TASK DETAILS -> The entries that follow should be written out exactly.

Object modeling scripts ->
[START]

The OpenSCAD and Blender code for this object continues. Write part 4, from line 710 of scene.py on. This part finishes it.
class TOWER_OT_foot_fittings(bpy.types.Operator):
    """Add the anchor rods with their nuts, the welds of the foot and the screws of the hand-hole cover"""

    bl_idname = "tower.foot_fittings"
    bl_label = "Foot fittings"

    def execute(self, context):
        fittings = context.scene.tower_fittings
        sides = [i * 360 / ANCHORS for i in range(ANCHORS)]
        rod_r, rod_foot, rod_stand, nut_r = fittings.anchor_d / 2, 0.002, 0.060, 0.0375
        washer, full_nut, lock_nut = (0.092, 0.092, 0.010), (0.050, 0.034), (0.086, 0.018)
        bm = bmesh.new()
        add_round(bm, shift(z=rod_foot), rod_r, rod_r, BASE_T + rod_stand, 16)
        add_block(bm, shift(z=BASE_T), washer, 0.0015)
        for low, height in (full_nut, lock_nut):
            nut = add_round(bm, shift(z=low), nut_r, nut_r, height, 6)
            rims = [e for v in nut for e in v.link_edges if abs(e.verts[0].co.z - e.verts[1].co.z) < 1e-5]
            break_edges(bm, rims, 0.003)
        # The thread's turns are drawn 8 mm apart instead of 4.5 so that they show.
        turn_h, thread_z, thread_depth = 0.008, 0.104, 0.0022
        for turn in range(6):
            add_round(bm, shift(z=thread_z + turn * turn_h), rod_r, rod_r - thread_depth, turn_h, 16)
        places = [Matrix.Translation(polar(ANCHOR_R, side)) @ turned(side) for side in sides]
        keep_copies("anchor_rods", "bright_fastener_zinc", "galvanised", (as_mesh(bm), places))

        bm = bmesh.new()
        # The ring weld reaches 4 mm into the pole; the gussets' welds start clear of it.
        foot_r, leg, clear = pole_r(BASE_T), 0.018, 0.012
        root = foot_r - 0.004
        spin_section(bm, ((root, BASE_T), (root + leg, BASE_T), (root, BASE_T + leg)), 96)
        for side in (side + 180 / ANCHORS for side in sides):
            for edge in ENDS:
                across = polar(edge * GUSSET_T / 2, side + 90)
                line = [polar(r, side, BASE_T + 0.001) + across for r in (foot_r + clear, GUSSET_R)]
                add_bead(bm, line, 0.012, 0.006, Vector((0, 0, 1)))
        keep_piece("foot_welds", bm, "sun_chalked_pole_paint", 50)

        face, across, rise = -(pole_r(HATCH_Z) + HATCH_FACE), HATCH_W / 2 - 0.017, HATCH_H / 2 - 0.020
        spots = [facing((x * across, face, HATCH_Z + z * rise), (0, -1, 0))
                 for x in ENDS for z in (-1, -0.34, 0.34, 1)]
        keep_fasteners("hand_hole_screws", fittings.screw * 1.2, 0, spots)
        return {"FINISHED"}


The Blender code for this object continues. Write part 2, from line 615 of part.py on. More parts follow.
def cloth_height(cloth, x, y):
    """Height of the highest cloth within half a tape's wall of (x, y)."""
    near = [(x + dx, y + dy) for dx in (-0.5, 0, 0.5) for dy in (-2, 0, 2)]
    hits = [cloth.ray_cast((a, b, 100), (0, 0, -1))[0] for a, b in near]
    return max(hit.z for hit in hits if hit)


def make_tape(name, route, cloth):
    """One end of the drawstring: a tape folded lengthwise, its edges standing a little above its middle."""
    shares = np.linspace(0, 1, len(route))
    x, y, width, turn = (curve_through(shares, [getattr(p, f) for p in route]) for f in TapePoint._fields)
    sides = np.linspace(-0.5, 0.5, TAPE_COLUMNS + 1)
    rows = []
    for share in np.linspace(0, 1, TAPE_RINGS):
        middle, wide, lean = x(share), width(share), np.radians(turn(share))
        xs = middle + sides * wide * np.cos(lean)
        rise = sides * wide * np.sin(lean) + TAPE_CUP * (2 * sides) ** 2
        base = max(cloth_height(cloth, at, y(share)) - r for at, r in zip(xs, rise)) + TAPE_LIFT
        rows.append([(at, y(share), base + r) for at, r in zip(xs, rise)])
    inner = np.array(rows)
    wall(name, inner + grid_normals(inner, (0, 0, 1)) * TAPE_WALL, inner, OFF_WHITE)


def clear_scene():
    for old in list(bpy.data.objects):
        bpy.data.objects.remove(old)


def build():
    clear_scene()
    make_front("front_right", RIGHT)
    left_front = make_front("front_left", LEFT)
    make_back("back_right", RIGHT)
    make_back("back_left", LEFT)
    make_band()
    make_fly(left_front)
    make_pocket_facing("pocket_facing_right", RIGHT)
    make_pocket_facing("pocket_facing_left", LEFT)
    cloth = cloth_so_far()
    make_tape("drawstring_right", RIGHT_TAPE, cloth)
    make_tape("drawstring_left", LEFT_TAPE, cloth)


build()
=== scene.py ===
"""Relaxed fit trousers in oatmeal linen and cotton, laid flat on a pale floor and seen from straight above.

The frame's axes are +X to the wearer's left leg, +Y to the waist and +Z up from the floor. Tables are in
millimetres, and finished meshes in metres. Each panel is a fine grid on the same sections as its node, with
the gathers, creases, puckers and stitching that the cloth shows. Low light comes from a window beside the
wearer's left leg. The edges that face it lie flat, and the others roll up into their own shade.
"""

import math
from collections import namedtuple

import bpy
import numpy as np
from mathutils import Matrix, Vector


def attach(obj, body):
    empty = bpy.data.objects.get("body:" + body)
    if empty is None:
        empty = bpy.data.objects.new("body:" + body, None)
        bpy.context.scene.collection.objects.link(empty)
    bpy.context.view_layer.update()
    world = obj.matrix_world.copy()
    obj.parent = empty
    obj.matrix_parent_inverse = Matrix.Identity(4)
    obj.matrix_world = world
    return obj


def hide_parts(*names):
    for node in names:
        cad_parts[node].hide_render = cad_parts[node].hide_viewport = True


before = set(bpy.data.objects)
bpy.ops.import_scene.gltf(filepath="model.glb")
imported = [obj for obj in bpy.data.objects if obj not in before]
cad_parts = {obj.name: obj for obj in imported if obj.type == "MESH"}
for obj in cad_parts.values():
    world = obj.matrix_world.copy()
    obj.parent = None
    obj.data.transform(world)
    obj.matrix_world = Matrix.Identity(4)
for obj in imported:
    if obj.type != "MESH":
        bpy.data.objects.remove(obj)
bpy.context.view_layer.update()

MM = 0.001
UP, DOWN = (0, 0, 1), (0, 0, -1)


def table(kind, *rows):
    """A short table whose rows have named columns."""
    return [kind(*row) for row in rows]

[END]

REPLY TO THE TASK ->
The OpenSCAD and Blender code for this object continues. Write part 4, from line 710 of scene.py on. This part finishes it.
class TOWER_OT_foot_fittings(bpy.types.Operator):
    """Add the anchor rods with their nuts, the welds of the foot and the screws of the hand-hole cover"""

    bl_idname = "tower.foot_fittings"
    bl_label = "Foot fittings"

    def execute(self, context):
        fittings = context.scene.tower_fittings
        sides = [i * 360 / ANCHORS for i in range(ANCHORS)]
        rod_r, rod_foot, rod_stand, nut_r = fittings.anchor_d / 2, 0.002, 0.060, 0.0375
        washer, full_nut, lock_nut = (0.092, 0.092, 0.010), (0.050, 0.034), (0.086, 0.018)
        bm = bmesh.new()
        add_round(bm, shift(z=rod_foot), rod_r, rod_r, BASE_T + rod_stand, 16)
        add_block(bm, shift(z=BASE_T), washer, 0.0015)
        for low, height in (full_nut, lock_nut):
            nut = add_round(bm, shift(z=low), nut_r, nut_r, height, 6)
            rims = [e for v in nut for e in v.link_edges if abs(e.verts[0].co.z - e.verts[1].co.z) < 1e-5]
            break_edges(bm, rims, 0.003)
        # The thread's turns are drawn 8 mm apart instead of 4.5 so that they show.
        turn_h, thread_z, thread_depth = 0.008, 0.104, 0.0022
        for turn in range(6):
            add_round(bm, shift(z=thread_z + turn * turn_h), rod_r, rod_r - thread_depth, turn_h, 16)
        places = [Matrix.Translation(polar(ANCHOR_R, side)) @ turned(side) for side in sides]
        keep_copies("anchor_rods", "bright_fastener_zinc", "galvanised", (as_mesh(bm), places))

        bm = bmesh.new()
        # The ring weld reaches 4 mm into the pole; the gussets' welds start clear of it.
        foot_r, leg, clear = pole_r(BASE_T), 0.018, 0.012
        root = foot_r - 0.004
        spin_section(bm, ((root, BASE_T), (root + leg, BASE_T), (root, BASE_T + leg)), 96)
        for side in (side + 180 / ANCHORS for side in sides):
            for edge in ENDS:
                across = polar(edge * GUSSET_T / 2, side + 90)
                line = [polar(r, side, BASE_T + 0.001) + across for r in (foot_r + clear, GUSSET_R)]
                add_bead(bm, line, 0.012, 0.006, Vector((0, 0, 1)))
        keep_piece("foot_welds", bm, "sun_chalked_pole_paint", 50)

        face, across, rise = -(pole_r(HATCH_Z) + HATCH_FACE), HATCH_W / 2 - 0.017, HATCH_H / 2 - 0.020
        spots = [facing((x * across, face, HATCH_Z + z * rise), (0, -1, 0))
                 for x in ENDS for z in (-1, -0.34, 0.34, 1)]
        keep_fasteners("hand_hole_screws", fittings.screw * 1.2, 0, spots)
        return {"FINISHED"}


The Blender code for this object continues. Write part 2, from line 615 of part.py on. More parts follow.
def cloth_height(cloth, x, y):
    """Height of the highest cloth within half a tape's wall of (x, y)."""
    near = [(x + dx, y + dy) for dx in (-0.5, 0, 0.5) for dy in (-2, 0, 2)]
    hits = [cloth.ray_cast((a, b, 100), (0, 0, -1))[0] for a, b in near]
    return max(hit.z for hit in hits if hit)


def make_tape(name, route, cloth):
    """One end of the drawstring: a tape folded lengthwise, its edges standing a little above its middle."""
    shares = np.linspace(0, 1, len(route))
    x, y, width, turn = (curve_through(shares, [getattr(p, f) for p in route]) for f in TapePoint._fields)
    sides = np.linspace(-0.5, 0.5, TAPE_COLUMNS + 1)
    rows = []
    for share in np.linspace(0, 1, TAPE_RINGS):
        middle, wide, lean = x(share), width(share), np.radians(turn(share))
        xs = middle + sides * wide * np.cos(lean)
        rise = sides * wide * np.sin(lean) + TAPE_CUP * (2 * sides) ** 2
        base = max(cloth_height(cloth, at, y(share)) - r for at, r in zip(xs, rise)) + TAPE_LIFT
        rows.append([(at, y(share), base + r) for at, r in zip(xs, rise)])
    inner = np.array(rows)
    wall(name, inner + grid_normals(inner, (0, 0, 1)) * TAPE_WALL, inner, OFF_WHITE)


def clear_scene():
    for old in list(bpy.data.objects):
        bpy.data.objects.remove(old)


def build():
    clear_scene()
    make_front("front_right", RIGHT)
    left_front = make_front("front_left", LEFT)
    make_back("back_right", RIGHT)
    make_back("back_left", LEFT)
    make_band()
    make_fly(left_front)
    make_pocket_facing("pocket_facing_right", RIGHT)
    make_pocket_facing("pocket_facing_left", LEFT)
    cloth = cloth_so_far()
    make_tape("drawstring_right", RIGHT_TAPE, cloth)
    make_tape("drawstring_left", LEFT_TAPE, cloth)


build()
=== scene.py ===
"""Relaxed fit trousers in oatmeal linen and cotton, laid flat on a pale floor and seen from straight above.

The frame's axes are +X to the wearer's left leg, +Y to the waist and +Z up from the floor. Tables are in
millimetres, and finished meshes in metres. Each panel is a fine grid on the same sections as its node, with
the gathers, creases, puckers and stitching that the cloth shows. Low light comes from a window beside the
wearer's left leg. The edges that face it lie flat, and the others roll up into their own shade.
"""

import math
from collections import namedtuple

import bpy
import numpy as np
from mathutils import Matrix, Vector


def attach(obj, body):
    empty = bpy.data.objects.get("body:" + body)
    if empty is None:
        empty = bpy.data.objects.new("body:" + body, None)
        bpy.context.scene.collection.objects.link(empty)
    bpy.context.view_layer.update()
    world = obj.matrix_world.copy()
    obj.parent = empty
    obj.matrix_parent_inverse = Matrix.Identity(4)
    obj.matrix_world = world
    return obj


def hide_parts(*names):
    for node in names:
        cad_parts[node].hide_render = cad_parts[node].hide_viewport = True


before = set(bpy.data.objects)
bpy.ops.import_scene.gltf(filepath="model.glb")
imported = [obj for obj in bpy.data.objects if obj not in before]
cad_parts = {obj.name: obj for obj in imported if obj.type == "MESH"}
for obj in cad_parts.values():
    world = obj.matrix_world.copy()
    obj.parent = None
    obj.data.transform(world)
    obj.matrix_world = Matrix.Identity(4)
for obj in imported:
    if obj.type != "MESH":
        bpy.data.objects.remove(obj)
bpy.context.view_layer.update()

MM = 0.001
UP, DOWN = (0, 0, 1), (0, 0, -1)


def table(kind, *rows):
    """A short table whose rows have named columns."""
    return [kind(*row) for row in rows]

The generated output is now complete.